Utilities: NextEra Energy (NEE), while yielding only about 2.7%, combines utility stability with renewable energy growth. Its regulated utility subsidiary provides predictable cash flows, while its renewables business offers above-average earnings growth.

Dividend Growth vs. High Yield: Choosing the Right Approach

Not all dividend strategies are equal. Investors must choose between high current yield and high dividend growth, and the right choice depends on their time horizon and income needs.

High-yield strategies target stocks paying 4% or more. These include REITs, master limited partnerships (MLPs), and mature companies in sectors like telecommunications and tobacco. The risk: high yields sometimes signal financial distress or limited growth prospects. A stock yielding 7% because its price has fallen 40% is not a bargain; it may be a value trap.

Dividend growth strategies prioritize companies increasing their payouts at 8% to 12% annually, even if the current yield is only 1.5% to 2.5%. Over time, the compounding of dividend growth produces superior total returns and eventually exceeds the income from high-yield strategies.

The Schwab U.S. Dividend Equity ETF (SCHD), which screens for both yield and dividend growth, has become one of the most popular dividend ETFs with over $55 billion in assets. Its methodology balances current income with sustainability and growth.

Red Flags in Dividend Investing

Not every dividend is safe. Several warning signs suggest a payout may be at risk.

Payout ratio above 80%: When a company pays out more than 80% of earnings as dividends, there is little cushion for earnings declines. Payout ratios above 100% (dividends exceeding earnings) are unsustainable without balance sheet support.

Rising debt alongside flat earnings: Companies that borrow to fund dividends are mortgaging the future. Check the trend in net debt relative to EBITDA.

Declining free cash flow: Dividends are ultimately paid from cash, not accounting earnings. If free cash flow is falling while dividends are rising, the divergence cannot persist.

Sector headwinds: Structural challenges (think legacy media companies or certain retailers) can erode the earnings base that supports dividends, regardless of management's intentions.

What This Means for Investors

The dividend comeback in 2026 is not about chasing yield; it is about recognizing that reliable, growing income streams are valuable in a maturing economic cycle. As GDP growth slows and rate cuts loom, dividend stocks offer a combination of downside protection, inflation-adjusted income, and total return potential that few other asset classes can match.
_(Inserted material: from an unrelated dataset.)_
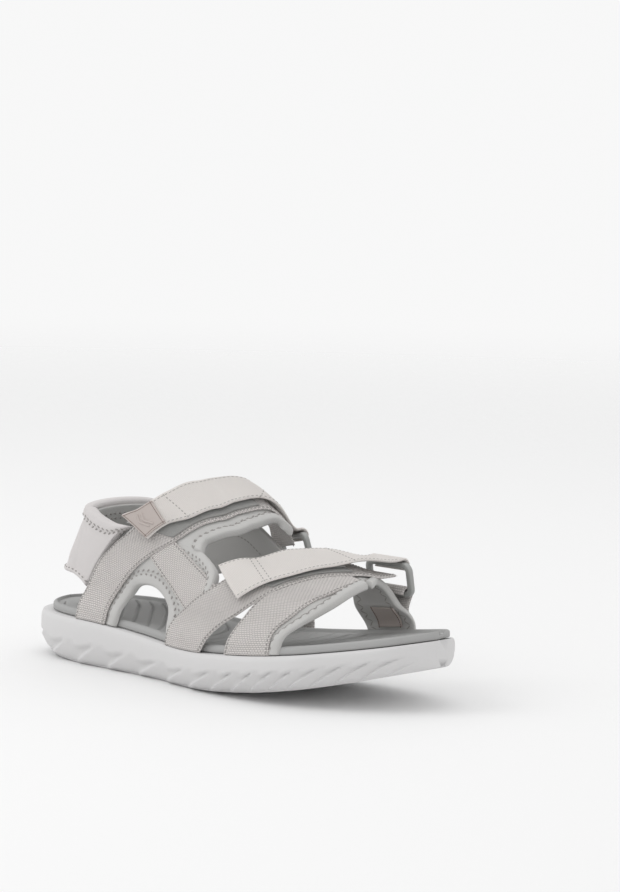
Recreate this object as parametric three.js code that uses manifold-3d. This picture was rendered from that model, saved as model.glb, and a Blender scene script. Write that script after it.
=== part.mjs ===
// A strappy sport sandal (right foot) as an assembly of separate pieces, in millimetres.
// +X runs from heel to toe, +Y to the medial (inner) side, +Z up. The sole's flat stands on z = 0.
// Every upper piece is cut from one foot-shaped surface, the last: a pattern point is a station x
// along the foot and either a height above the footbed rim or a turn u across the foot, where
// u = -1 is the lateral rim, 0 the ridge of the foot and +1 the medial rim.
import * as THREE from "three";
import { mergeVertices } from "three/addons/utils/BufferGeometryUtils.js";
import Module from "manifold-3d";

const wasm = await Module();
wasm.setup();

// ---- Driving sizes ----
const SOLE_LENGTH = 258;
const FOREFOOT_WIDTH = 95;
const INSTEP_HEIGHT = 74;
const HEEL_THICKNESS = 24;
const FOREFOOT_THICKNESS = 19;
const TOE_SPRING = 16;
const TOE_ROCKER = 21.6;
const HEEL_BEVEL = 7.4;
const RIM_HEIGHT = 4.5;
const RIM_INSET = 4.6;
const FOOTBED_DISH = 1.4;
const TOE_INSET_SHARE = 0.35;
const BOARD_THICK = 1.4;
const BOARD_INSET = 10;
const TREAD_THICK = 3;
const PAD_THICK = 2.9;
const PAD_BASE_THICK = 1.2;
const COLLAR_THICK = 4.4;
const LINING_THICK = 1.1;
const WEB_THICK = 1.4;
const TAPE_THICK = 0.6;
const PATCH_THICK = 0.9;
const STRAP_WIDTH = 25;
const RING_BAR = 3;
const RING_SIDE = 3.5;
const RING_GAP = 12;
const WEB_FACE = -0.6;

// ---- Clearances ----
const SEAT_GAP = 0.4;
const LAYER_GAP = 0.5;
const TAPE_GAP = 0.4;
const CLOSURE_GAP = 0.6;
const POCKET_GAP = 0.3;
const STRAP_RING_GAP = 1;
const FOLD_GAP = 0.35;

// ---- Grading from the sample size that the patterns are drawn for ----
const SAMPLE = { length: 258, width: 95, instep: 74 };
const GRADE_X = SOLE_LENGTH / SAMPLE.length;
const GRADE_Y = FOREFOOT_WIDTH / SAMPLE.width;
const GRADE_H = INSTEP_HEIGHT / SAMPLE.instep;

// ---- Colours, roughness ----
const LOOK = {
  foam: [0xf1f1f2, 0.6],
  rubber: [0xdcdcdd, 0.65],
  footbed: [0xa9abac, 0.75],
  board: [0xb9b6b0, 0.9],
  lining: [0xc6c9cb, 0.9],
  panel: [0xcfcac9, 0.9],
  webbing: [0xd2cfcc, 0.85],
  flap: [0xd9d6d2, 0.85],
  tape: [0x9b9c9c, 0.95],
  patch: [0xb9b0ac, 0.6],
  plastic: [0x9a9c9c, 0.4],
};

// ---- Small maths ----
const clamp = (v, low, high) => Math.min(high, Math.max(low, v));
const mix = (a, b, s) => a + (b - a) * s;

function smooth(v) {
  const s = clamp(v, 0, 1);
  return s * s * (3 - 2 * s);
}

// Piecewise cubic through [x, y] points that never overshoots them (Fritsch-Carlson slopes).
function curveThrough(points) {
  const last = points.length - 1;
  const rise = [];
  for (let i = 0; i < last; i++) {
    rise.push((points[i + 1][1] - points[i][1]) / (points[i + 1][0] - points[i][0]));
  }
  const slope = points.map((_, i) => {
    if (i === 0) return rise[0];
    if (i === last) return rise[last - 1];
    const product = rise[i - 1] * rise[i];
    return product <= 0 ? 0 : (2 * product) / (rise[i - 1] + rise[i]);
  });
  return (x) => {
    let i = 0;
    while (i < last - 1 && x > points[i + 1][0]) i++;
    const span = points[i + 1][0] - points[i][0];
    const s = clamp((x - points[i][0]) / span, 0, 1);
    const a = points[i][1];
    const b = points[i + 1][1];
    const bend = s * (1 - s) * ((1 - s) * (slope[i] - rise[i]) - s * (slope[i + 1] - rise[i]));
    return mix(a, b, s) + bend * span;
  };
}

// ---- Sole plan and profile, all in sample stations x = 0..258 ----
const planLateral = curveThrough([
  [0, 1.5], [1, 8.5], [4, 17], [10, 25.5], [19.5, 31.5], [37, 36], [54, 37.5], [79, 37.7], [96, 38],
  [114, 40], [131, 43.8], [155, 47.2], [180, 46.5], [206, 41.5], [223, 31.5], [237, 21.8],
  [246, 14.5], [253, 3.5], [257, -5.5], [258, -11],
]);
const planMedial = curveThrough([
  [0, 1.5], [1, 8.5], [4, 17], [10, 25], [19.5, 30], [37, 35.5], [54, 36.5], [79, 35], [96, 34.5],
  [114, 36], [131, 39], [155, 44], [180, 47.5], [206, 48.5], [223, 46], [237, 41.5], [246, 36.5],
  [253, 30], [257, 25], [258, 21],
]);
const STATIONS = [
  0, 0.8, 2.5, 6, 12, 20, 30, 42, 55, 68, 81, 94, 107, 120, 133, 146, 159, 172, 185, 197, 208,
  218, 227, 235, 242, 248, 253, 256, 257.4, 258,
];

// Height of the midsole's top edge and of its underside at station x.
function midsoleTop(x) {
  const waist = smooth((x - 50) / 90);
  const toe = Math.max(0, (x - 105) / 153);
  return mix(HEEL_THICKNESS, FOREFOOT_THICKNESS, waist) + TOE_SPRING * toe * toe;
}

function midsoleBottom(x) {
  const heel = Math.max(0, (45 - x) / 45);
  const toe = Math.max(0, (x - 120) / 138);
  return HEEL_BEVEL * heel * heel + TOE_ROCKER * toe * toe;
}

const rimTop = (x) => midsoleTop(x) + RIM_HEIGHT;

// ---- The last: where the foot and the upper lie ----
const ridgeHeight = curveThrough([
  [0, 119], [50, 119], [70, 114], [80, 102.5], [95, 82.5], [105, 72.5], [120, 62.5], [135, 55.5],
  [150, 50.5], [165, 45.5], [180, 40.5], [200, 33.5], [225, 24.5],
]);
const ridgeShift = curveThrough([
  [0, 0], [60, 0], [100, 2], [140, 5], [180, 8], [225, 10],
]);
const heelLean = curveThrough([
  [0, 4], [18, 13.5], [57, 37], [90, 46],
]);
const HEEL_RADIUS = 32;
const HEEL_ARC = (HEEL_RADIUS * Math.PI) / 2;
const SIDE_POWER = { lateral: 0.95, medial: 0.72, rise: 0.95 };
const SKIRT_PER_TURN = 100;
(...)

A practical allocation: devote 20% to 30% of equity exposure to dividend-focused strategies, split between a core Dividend Aristocrats holding and select individual names with strong payout growth trajectories. Reinvest dividends during accumulation years; switch to cash distribution when income is needed.


Disclaimer: This article is for informational purposes only and does not constitute financial advice. Always consult a qualified financial advisor before making investment decisions.